THE PROBLEM: Filter this data down to the lines that hold "scene", and copy them.
==============================
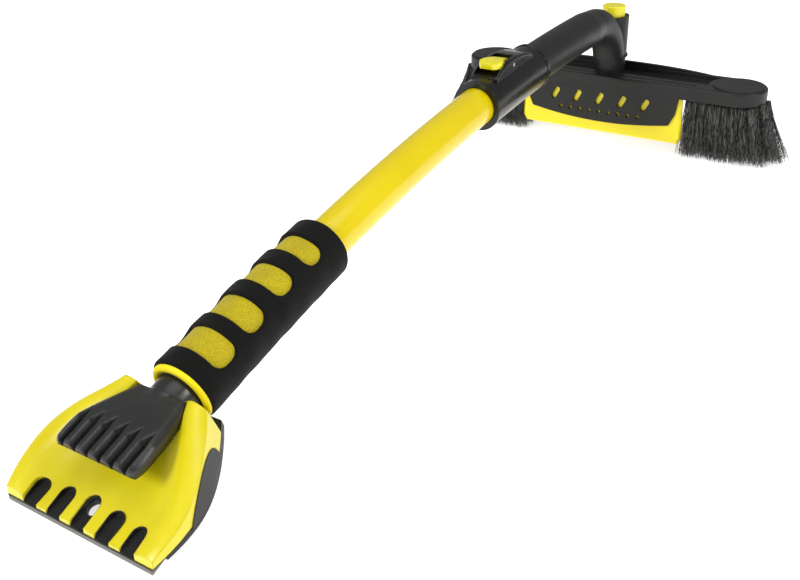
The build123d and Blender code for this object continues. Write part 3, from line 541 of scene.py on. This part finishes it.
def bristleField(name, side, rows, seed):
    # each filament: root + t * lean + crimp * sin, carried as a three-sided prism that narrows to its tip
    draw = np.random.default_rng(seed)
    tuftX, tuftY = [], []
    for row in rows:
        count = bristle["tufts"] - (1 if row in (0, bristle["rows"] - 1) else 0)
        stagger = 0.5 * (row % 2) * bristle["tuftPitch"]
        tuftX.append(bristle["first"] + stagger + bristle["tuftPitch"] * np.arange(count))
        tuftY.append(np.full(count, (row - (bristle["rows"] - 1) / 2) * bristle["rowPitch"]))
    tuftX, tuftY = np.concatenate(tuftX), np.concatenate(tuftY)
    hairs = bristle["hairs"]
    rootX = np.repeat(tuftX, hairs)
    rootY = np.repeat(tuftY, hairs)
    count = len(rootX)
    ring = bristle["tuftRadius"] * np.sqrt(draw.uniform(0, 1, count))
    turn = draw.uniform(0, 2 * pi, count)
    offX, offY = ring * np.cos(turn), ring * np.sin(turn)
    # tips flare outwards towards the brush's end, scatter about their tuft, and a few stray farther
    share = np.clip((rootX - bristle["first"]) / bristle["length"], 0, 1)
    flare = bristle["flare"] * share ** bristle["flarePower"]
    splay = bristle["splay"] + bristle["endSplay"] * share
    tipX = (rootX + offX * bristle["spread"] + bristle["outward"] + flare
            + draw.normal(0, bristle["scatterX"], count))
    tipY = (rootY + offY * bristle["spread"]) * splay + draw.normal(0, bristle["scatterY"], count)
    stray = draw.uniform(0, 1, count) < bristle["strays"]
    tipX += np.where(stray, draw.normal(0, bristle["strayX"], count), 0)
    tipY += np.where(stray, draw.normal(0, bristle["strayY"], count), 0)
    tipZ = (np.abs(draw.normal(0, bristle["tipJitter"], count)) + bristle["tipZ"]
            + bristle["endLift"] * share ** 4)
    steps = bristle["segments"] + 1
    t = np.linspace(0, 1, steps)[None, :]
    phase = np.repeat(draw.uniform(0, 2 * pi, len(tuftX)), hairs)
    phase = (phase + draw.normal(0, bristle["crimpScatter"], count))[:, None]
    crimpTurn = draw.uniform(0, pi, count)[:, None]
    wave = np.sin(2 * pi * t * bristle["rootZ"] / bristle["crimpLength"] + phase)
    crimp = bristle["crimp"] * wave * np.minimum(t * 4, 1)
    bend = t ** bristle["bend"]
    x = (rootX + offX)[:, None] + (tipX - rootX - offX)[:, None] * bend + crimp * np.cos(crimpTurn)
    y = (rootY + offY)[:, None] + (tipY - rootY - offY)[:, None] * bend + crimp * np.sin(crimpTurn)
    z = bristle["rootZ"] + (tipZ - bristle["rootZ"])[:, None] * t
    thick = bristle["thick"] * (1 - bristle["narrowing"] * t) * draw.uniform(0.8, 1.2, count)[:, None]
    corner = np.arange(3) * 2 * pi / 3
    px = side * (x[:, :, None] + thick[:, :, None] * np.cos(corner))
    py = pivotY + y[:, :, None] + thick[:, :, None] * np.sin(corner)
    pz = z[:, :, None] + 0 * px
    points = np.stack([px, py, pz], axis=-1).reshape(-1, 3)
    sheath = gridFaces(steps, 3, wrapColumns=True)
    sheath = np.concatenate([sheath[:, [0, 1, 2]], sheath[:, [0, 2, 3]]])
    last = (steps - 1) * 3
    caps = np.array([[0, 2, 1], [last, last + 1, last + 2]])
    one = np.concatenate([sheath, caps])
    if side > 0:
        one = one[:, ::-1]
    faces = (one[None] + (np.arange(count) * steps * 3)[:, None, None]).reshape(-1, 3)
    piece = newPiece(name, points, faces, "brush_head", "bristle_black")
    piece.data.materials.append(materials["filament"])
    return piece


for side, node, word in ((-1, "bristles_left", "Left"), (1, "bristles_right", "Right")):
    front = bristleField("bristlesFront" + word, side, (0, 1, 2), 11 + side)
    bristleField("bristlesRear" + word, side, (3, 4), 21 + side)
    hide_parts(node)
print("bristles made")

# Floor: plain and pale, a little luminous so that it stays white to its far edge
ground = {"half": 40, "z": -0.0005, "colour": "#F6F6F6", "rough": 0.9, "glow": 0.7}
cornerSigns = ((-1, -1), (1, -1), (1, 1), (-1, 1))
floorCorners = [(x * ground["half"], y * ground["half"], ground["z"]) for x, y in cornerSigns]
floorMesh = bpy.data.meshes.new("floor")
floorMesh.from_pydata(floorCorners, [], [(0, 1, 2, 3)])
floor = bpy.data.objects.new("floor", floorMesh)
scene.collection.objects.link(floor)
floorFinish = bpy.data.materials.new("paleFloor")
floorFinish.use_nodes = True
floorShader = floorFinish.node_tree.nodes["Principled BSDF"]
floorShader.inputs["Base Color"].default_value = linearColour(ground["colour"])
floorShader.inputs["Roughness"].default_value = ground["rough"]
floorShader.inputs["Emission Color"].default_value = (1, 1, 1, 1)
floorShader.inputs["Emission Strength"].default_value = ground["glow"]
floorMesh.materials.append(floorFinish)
==============================
THE RESULT:
The build123d and Blender code for this object continues. Write part 3, from line 541 of scene.py on. This part finishes it.
scene.collection.objects.link(floor)